Exercise brief: Output exactly, and only, the lines from the line containing "case_shell();" through the line containing "before = set(bpy.data.objects)", both included.

Data:
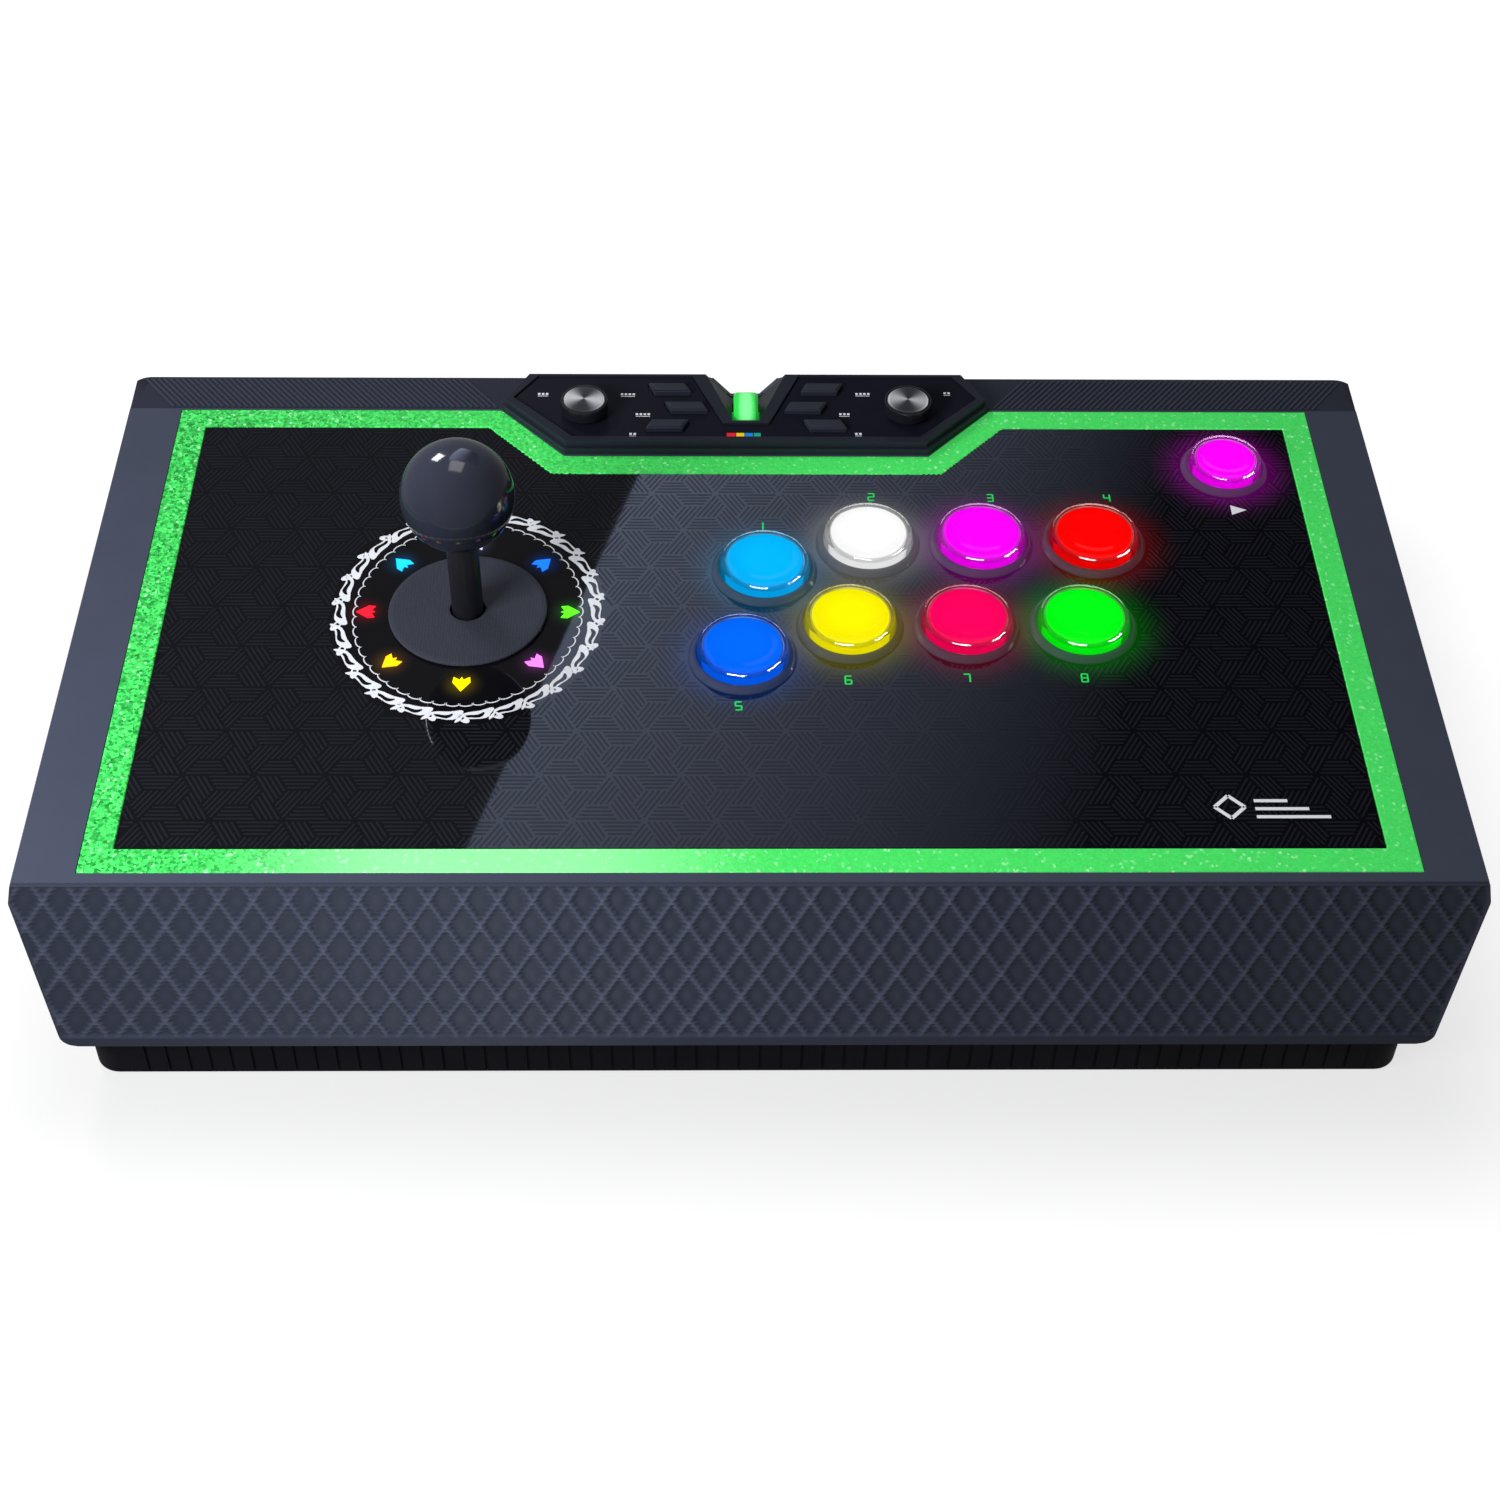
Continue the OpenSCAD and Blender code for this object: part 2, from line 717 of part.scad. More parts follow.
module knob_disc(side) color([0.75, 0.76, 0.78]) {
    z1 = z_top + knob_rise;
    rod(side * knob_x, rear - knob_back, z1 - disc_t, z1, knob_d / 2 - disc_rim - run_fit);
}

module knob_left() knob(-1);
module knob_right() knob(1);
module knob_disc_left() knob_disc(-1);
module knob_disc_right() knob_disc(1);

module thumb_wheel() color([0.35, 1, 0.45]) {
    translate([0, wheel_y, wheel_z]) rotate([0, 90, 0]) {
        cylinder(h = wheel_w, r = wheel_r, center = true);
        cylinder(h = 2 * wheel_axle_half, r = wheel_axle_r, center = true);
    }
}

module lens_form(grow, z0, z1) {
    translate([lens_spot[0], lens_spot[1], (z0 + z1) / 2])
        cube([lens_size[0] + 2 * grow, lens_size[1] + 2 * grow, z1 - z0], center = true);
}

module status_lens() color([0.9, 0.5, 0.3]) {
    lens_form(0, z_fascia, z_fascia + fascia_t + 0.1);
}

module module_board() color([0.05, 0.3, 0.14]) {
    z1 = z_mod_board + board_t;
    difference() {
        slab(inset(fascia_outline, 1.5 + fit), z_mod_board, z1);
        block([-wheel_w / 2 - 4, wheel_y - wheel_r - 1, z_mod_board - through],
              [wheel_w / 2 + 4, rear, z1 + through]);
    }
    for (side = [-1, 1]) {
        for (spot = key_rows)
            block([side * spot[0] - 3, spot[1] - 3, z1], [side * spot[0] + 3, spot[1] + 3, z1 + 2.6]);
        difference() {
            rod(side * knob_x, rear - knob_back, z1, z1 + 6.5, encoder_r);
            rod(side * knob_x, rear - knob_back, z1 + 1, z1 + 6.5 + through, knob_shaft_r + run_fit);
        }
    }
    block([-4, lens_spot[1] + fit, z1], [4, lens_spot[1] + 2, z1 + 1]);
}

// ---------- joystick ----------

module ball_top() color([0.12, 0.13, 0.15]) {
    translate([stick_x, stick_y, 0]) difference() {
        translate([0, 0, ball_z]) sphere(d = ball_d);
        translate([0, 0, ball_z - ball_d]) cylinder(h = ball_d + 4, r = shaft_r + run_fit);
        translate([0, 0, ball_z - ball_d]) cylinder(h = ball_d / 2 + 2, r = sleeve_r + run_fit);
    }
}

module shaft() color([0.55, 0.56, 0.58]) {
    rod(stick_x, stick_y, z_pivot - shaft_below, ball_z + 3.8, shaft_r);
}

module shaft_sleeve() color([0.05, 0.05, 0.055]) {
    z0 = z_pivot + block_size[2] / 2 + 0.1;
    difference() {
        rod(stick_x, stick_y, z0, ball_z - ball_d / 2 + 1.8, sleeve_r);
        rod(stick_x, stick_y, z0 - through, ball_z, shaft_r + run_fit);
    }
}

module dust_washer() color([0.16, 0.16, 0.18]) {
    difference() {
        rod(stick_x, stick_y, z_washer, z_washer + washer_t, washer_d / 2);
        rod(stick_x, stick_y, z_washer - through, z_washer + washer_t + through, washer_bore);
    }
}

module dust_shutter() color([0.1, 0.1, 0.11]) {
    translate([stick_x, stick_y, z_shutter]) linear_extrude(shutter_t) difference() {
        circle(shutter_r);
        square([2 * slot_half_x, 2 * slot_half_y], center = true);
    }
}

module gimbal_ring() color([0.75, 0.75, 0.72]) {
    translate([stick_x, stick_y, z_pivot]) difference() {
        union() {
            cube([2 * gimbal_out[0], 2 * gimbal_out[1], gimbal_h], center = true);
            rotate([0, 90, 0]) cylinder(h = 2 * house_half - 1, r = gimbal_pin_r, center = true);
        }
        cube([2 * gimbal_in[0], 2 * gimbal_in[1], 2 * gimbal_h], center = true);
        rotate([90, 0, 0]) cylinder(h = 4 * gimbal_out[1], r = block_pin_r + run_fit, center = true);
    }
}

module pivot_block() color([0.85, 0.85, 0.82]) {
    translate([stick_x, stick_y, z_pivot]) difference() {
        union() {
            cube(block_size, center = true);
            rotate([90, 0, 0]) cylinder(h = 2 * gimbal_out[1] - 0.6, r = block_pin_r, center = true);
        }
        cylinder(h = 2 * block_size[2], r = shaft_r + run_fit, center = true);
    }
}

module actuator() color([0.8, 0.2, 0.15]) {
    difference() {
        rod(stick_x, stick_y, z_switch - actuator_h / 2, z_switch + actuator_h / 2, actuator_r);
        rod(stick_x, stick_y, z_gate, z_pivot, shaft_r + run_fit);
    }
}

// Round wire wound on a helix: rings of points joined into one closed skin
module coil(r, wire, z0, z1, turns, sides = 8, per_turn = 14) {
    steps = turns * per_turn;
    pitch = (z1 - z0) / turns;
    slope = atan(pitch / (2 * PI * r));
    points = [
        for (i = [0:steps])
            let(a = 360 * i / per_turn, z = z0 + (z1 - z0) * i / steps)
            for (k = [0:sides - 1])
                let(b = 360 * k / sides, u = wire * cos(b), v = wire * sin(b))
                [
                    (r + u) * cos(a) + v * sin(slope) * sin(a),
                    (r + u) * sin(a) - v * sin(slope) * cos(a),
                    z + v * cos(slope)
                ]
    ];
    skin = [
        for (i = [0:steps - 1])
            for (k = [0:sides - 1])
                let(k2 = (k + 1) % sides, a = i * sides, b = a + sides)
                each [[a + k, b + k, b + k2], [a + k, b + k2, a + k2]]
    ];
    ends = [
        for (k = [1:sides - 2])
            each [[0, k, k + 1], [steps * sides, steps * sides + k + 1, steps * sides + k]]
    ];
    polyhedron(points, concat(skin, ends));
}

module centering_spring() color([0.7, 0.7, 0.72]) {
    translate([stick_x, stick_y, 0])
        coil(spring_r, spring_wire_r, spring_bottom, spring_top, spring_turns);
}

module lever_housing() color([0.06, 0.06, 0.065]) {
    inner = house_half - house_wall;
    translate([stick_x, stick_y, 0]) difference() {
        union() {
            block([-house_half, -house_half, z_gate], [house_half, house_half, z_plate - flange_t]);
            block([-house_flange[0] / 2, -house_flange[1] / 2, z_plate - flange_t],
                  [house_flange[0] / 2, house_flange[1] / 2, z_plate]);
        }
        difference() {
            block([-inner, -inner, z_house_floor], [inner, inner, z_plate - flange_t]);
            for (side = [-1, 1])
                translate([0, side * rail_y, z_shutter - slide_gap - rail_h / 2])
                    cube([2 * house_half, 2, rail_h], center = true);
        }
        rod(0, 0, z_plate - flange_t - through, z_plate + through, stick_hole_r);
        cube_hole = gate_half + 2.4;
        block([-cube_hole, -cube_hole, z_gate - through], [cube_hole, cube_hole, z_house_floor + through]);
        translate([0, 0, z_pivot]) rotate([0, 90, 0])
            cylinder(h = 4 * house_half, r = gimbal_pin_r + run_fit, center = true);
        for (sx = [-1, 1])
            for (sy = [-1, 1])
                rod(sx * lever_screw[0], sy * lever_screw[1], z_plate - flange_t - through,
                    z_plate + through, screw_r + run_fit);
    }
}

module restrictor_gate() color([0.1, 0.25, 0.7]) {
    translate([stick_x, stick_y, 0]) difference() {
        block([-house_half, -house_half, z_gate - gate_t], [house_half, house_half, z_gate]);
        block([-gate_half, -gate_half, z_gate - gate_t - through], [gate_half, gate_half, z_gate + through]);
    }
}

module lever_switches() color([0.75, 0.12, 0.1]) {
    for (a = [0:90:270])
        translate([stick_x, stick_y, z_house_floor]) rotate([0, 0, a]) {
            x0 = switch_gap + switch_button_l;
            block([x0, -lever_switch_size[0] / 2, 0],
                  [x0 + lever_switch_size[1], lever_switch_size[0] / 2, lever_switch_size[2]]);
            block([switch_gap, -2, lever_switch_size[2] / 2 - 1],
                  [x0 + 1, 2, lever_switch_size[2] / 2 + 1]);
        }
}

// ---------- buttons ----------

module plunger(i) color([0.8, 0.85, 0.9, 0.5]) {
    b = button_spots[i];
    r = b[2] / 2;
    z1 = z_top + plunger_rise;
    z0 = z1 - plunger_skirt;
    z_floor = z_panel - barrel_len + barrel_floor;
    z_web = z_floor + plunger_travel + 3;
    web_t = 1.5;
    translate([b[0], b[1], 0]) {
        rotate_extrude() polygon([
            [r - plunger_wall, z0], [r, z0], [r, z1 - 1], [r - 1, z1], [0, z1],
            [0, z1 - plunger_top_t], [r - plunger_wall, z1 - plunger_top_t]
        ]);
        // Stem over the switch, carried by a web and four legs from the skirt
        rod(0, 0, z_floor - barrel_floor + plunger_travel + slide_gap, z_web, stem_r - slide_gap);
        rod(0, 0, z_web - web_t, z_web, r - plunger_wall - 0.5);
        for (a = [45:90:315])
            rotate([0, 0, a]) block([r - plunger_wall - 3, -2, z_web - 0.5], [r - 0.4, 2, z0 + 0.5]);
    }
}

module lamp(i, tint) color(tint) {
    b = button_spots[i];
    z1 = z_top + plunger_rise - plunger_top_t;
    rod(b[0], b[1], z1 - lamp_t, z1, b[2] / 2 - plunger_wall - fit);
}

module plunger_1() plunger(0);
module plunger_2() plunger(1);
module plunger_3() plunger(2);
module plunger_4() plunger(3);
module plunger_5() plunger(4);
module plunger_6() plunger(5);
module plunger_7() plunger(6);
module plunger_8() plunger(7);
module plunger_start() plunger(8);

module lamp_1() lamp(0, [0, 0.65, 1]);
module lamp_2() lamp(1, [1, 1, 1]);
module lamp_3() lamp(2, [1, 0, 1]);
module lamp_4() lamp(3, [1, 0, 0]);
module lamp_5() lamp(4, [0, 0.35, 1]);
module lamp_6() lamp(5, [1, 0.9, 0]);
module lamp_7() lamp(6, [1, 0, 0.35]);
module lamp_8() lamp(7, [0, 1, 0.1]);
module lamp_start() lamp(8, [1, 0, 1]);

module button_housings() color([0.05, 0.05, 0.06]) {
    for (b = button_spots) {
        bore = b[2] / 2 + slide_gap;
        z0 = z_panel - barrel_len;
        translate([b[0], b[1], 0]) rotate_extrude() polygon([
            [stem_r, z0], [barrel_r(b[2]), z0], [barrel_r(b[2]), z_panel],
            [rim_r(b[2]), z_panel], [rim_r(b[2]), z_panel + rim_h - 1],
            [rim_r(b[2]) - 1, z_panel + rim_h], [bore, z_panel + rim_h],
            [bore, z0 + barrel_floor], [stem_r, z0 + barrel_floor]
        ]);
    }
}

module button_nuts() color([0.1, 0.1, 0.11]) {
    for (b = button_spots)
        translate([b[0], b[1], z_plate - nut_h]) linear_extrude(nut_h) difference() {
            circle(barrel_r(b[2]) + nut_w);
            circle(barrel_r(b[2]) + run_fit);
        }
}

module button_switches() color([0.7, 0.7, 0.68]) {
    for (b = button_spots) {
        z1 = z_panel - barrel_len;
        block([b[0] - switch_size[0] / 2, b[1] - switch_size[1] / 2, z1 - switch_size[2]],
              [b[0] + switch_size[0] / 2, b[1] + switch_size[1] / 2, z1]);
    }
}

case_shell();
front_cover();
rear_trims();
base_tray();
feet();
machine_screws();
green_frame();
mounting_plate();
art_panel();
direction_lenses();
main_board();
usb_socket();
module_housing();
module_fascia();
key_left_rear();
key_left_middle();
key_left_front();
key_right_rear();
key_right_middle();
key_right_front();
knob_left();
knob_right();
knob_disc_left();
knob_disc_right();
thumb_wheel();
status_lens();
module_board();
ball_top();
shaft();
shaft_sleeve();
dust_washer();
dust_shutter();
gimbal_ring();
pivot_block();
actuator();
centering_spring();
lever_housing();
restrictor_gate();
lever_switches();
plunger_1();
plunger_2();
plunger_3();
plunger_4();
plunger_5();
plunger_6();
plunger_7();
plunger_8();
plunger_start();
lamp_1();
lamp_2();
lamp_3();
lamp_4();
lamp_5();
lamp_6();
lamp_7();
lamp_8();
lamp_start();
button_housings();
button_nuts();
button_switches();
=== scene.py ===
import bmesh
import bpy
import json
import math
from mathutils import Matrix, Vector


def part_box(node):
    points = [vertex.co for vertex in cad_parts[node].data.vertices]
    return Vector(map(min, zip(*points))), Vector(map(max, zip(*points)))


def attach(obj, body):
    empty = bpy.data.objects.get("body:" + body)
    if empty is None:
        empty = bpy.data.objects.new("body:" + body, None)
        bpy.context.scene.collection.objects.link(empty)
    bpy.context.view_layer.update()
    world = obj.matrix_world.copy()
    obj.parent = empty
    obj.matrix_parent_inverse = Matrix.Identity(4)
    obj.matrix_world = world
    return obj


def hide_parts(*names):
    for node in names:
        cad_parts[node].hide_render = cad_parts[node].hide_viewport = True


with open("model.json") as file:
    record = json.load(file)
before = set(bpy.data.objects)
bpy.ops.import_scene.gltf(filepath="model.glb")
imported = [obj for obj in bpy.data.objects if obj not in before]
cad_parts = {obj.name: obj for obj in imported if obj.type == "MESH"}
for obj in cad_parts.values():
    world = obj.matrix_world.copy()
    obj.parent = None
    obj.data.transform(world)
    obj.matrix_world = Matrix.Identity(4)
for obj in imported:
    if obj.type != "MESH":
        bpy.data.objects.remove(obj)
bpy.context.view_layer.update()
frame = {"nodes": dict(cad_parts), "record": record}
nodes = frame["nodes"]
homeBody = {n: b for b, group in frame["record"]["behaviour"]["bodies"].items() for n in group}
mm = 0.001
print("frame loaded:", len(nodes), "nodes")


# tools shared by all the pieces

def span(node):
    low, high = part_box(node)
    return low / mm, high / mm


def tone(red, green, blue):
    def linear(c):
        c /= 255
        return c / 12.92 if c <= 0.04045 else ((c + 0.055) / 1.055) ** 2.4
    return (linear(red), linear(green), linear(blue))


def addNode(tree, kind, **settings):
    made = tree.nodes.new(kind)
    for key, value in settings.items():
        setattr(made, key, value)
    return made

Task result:
case_shell();
front_cover();
rear_trims();
base_tray();
feet();
machine_screws();
green_frame();
mounting_plate();
art_panel();
direction_lenses();
main_board();
usb_socket();
module_housing();
module_fascia();
key_left_rear();
key_left_middle();
key_left_front();
key_right_rear();
key_right_middle();
key_right_front();
knob_left();
knob_right();
knob_disc_left();
knob_disc_right();
thumb_wheel();
status_lens();
module_board();
ball_top();
shaft();
shaft_sleeve();
dust_washer();
dust_shutter();
gimbal_ring();
pivot_block();
actuator();
centering_spring();
lever_housing();
restrictor_gate();
lever_switches();
plunger_1();
plunger_2();
plunger_3();
plunger_4();
plunger_5();
plunger_6();
plunger_7();
plunger_8();
plunger_start();
lamp_1();
lamp_2();
lamp_3();
lamp_4();
lamp_5();
lamp_6();
lamp_7();
lamp_8();
lamp_start();
button_housings();
button_nuts();
button_switches();
=== scene.py ===
import bmesh
import bpy
import json
import math
from mathutils import Matrix, Vector


def part_box(node):
    points = [vertex.co for vertex in cad_parts[node].data.vertices]
    return Vector(map(min, zip(*points))), Vector(map(max, zip(*points)))


def attach(obj, body):
    empty = bpy.data.objects.get("body:" + body)
    if empty is None:
        empty = bpy.data.objects.new("body:" + body, None)
        bpy.context.scene.collection.objects.link(empty)
    bpy.context.view_layer.update()
    world = obj.matrix_world.copy()
    obj.parent = empty
    obj.matrix_parent_inverse = Matrix.Identity(4)
    obj.matrix_world = world
    return obj


def hide_parts(*names):
    for node in names:
        cad_parts[node].hide_render = cad_parts[node].hide_viewport = True


with open("model.json") as file:
    record = json.load(file)
before = set(bpy.data.objects)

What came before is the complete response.